Question 658964: For many years, TV executives used the guideline that 30 percent of the audience were watching each of the traditional big three prime-time networks and 10 percent were watching cable stations on a weekday night. A random sample of 550 viewers in the Tampa–St. Petersburg, Florida, area last Monday night showed that 190 homes were tuned in to the ABC affiliate, 100 to the CBS affiliate, 165 to the NBC affiliate, and the remainder were viewing a cable station. At the 0.02 significance level, can we conclude that the guideline is still reasonable? (Round your answers to 3 decimal places.)
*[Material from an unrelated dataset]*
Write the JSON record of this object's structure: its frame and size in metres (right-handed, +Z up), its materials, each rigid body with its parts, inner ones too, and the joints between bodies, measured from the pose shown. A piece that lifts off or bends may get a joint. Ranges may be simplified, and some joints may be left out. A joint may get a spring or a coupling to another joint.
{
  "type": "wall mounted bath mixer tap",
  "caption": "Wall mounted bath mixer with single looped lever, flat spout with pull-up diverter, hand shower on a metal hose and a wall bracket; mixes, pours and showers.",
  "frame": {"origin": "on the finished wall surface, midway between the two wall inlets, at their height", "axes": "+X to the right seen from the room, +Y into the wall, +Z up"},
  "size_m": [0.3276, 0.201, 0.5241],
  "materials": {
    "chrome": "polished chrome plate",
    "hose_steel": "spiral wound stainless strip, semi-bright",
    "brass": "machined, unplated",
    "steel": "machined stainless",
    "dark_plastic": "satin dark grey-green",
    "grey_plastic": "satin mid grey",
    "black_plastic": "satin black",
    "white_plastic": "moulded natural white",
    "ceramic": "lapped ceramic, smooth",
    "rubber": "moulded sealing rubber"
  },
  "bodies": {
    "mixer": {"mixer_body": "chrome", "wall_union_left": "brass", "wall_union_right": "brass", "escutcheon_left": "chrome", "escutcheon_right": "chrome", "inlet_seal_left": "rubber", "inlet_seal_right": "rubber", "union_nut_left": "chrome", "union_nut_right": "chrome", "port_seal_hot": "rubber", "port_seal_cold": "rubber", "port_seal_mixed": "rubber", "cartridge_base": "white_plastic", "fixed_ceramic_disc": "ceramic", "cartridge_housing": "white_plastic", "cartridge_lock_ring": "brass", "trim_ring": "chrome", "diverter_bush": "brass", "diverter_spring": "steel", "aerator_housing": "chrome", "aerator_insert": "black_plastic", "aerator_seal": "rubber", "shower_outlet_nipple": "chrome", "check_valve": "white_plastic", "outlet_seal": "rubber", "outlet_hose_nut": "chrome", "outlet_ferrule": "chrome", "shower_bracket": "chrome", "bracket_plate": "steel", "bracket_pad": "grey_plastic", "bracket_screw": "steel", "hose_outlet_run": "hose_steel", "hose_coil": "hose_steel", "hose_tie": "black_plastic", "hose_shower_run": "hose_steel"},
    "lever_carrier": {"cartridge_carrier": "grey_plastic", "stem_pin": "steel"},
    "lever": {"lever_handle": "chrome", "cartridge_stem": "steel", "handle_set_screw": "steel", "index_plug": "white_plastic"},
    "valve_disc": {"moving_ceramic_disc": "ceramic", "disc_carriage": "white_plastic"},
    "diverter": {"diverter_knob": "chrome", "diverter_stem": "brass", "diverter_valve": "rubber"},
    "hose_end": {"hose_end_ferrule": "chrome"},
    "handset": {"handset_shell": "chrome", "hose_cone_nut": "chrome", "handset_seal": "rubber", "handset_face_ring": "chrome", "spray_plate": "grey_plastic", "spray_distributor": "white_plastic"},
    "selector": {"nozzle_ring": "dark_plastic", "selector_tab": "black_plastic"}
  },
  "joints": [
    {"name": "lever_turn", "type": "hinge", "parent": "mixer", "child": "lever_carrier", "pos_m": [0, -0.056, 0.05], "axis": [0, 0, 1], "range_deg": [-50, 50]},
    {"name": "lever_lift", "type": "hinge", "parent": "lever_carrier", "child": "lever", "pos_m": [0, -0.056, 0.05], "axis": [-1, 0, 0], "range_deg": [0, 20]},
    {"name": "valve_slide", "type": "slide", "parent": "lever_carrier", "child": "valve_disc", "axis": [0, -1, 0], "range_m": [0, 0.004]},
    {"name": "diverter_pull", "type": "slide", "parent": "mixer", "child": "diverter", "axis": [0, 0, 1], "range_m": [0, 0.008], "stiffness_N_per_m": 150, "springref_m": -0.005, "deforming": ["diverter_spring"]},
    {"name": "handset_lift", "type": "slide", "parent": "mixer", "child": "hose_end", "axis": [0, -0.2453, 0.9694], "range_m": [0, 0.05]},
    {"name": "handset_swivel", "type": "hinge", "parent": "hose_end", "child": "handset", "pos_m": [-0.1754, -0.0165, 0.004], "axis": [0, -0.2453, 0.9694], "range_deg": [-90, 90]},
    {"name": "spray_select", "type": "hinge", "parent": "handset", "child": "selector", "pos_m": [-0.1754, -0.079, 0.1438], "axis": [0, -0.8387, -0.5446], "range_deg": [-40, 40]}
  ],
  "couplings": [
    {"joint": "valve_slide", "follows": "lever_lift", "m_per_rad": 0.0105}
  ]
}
H0: The proportions are as stated H1: The proportions are not as stated
Reject H0 if X^2 >____________
X^2 =___________
Reject H0. Proportion of viewers is not as stated.
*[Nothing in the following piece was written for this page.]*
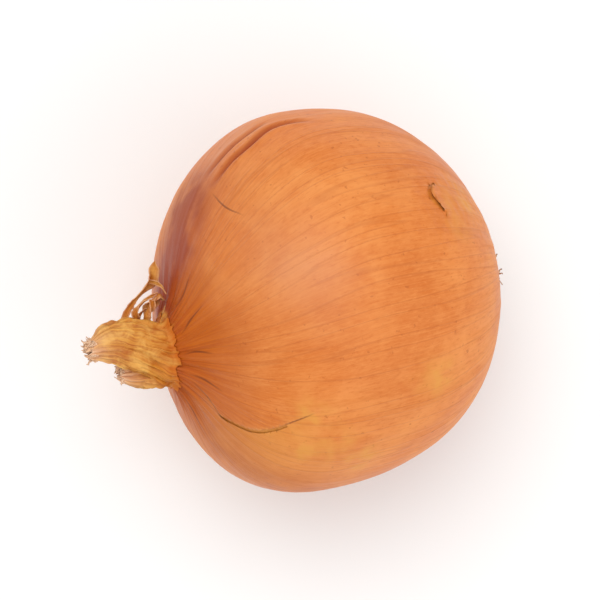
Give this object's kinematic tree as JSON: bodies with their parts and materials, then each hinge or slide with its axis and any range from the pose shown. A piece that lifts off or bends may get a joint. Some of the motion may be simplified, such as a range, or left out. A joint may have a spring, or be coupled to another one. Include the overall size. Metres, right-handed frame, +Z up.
{
  "type": "onion",
  "caption": "Dried brown onion lying on its side: a rounded bulb in satin papery skin, with a folded dry neck, torn leaf strips and a mat of short dry roots. Food, or a kitchen prop.",
  "frame": {"origin": "on the flat spot that the onion rests on, straight below the middle of its widest ring", "axes": "+Z up from the surface it rests on; +X level, away from the neck's side and towards the roots' side; the neck points 26 degrees above the level and 12 degrees from -X towards -Y"},
  "size_m": [0.0819, 0.0763, 0.0745],
  "materials": {
    "onion_skin": "satin, papery",
    "dry_leaf": "dry, creased",
    "root_plate": "dry, corky",
    "dry_root": "dry, fibrous"
  },
  "bodies": {
    "root": {"bulb": "onion_skin", "root_plate": "root_plate", "outer_root_1": "dry_root", "outer_root_2": "dry_root", "outer_root_3": "dry_root", "outer_root_4": "dry_root", "outer_root_5": "dry_root", "outer_root_6": "dry_root", "outer_root_7": "dry_root", "outer_root_8": "dry_root", "outer_root_9": "dry_root", "outer_root_10": "dry_root", "outer_root_11": "dry_root", "outer_root_12": "dry_root", "outer_root_13": "dry_root", "outer_root_14": "dry_root", "outer_root_15": "dry_root", "outer_root_16": "dry_root", "outer_root_17": "dry_root", "outer_root_18": "dry_root", "inner_root_1": "dry_root", "inner_root_2": "dry_root", "inner_root_3": "dry_root", "inner_root_4": "dry_root", "inner_root_5": "dry_root", "inner_root_6": "dry_root", "inner_root_7": "dry_root", "inner_root_8": "dry_root", "inner_root_9": "dry_root", "inner_root_10": "dry_root", "inner_root_11": "dry_root", "inner_root_12": "dry_root", "neck_leaf_front": "dry_leaf", "neck_leaf_back": "dry_leaf", "leaf_strip": "dry_leaf", "leaf_curl": "dry_leaf"}
  },
  "joints": []
}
Answer by Theo(13342) (Show Source):
You can put this solution on YOUR website! this looks like a chi-square goodness of fit type problem.
i'll calculate through SPSS and then calculate manually so you can see how the formulas work.
we're looking at expected versus actual.
the expected is:
30% watching each of the 3 prime time and 10% watching cable stations on a weekday night.l
actual are:
190 homes watching ABC, 100 CBS, 165 NBC and remainder watching cable.
total viewers = 550.
actual cable viewers = 95
total is 190 + 100 + 165 + 95 = 550
SPSS says that the chi-square value is equal to 58.485 with 3 degrees of freedom and a p-value of .000 which means the results are very significant and extremely likely not to be due by chance.
at the .02 significance level with 3 degrees of freedom (4 categories minus 1 = 3 degrees of freedom), the critical chi-square value is 9.8374. the probability of exceeding that chi-square value is equal to .02.
these results were achieved through SPSS.
if you were to do the calculations manually, you would have to do the following
set up a table of value as shown below:
cat actual expected (actual - expected)^2 / expected
abc 190 165 3.7879
cbs 100 165 25.606
nbc 165 165 0
cable 95 55 29.091
total 550 550 58.48485
The formula for calculating the chi-square statistic is:
chi-square = sum(o-e)^2/e
the (o-e)^2 for each of the measurements (observed and expected) is in the 4th column of the table. ths sum is at the bottom.
this value agrees with the SPSS output so it's good.
you can round the answer as required.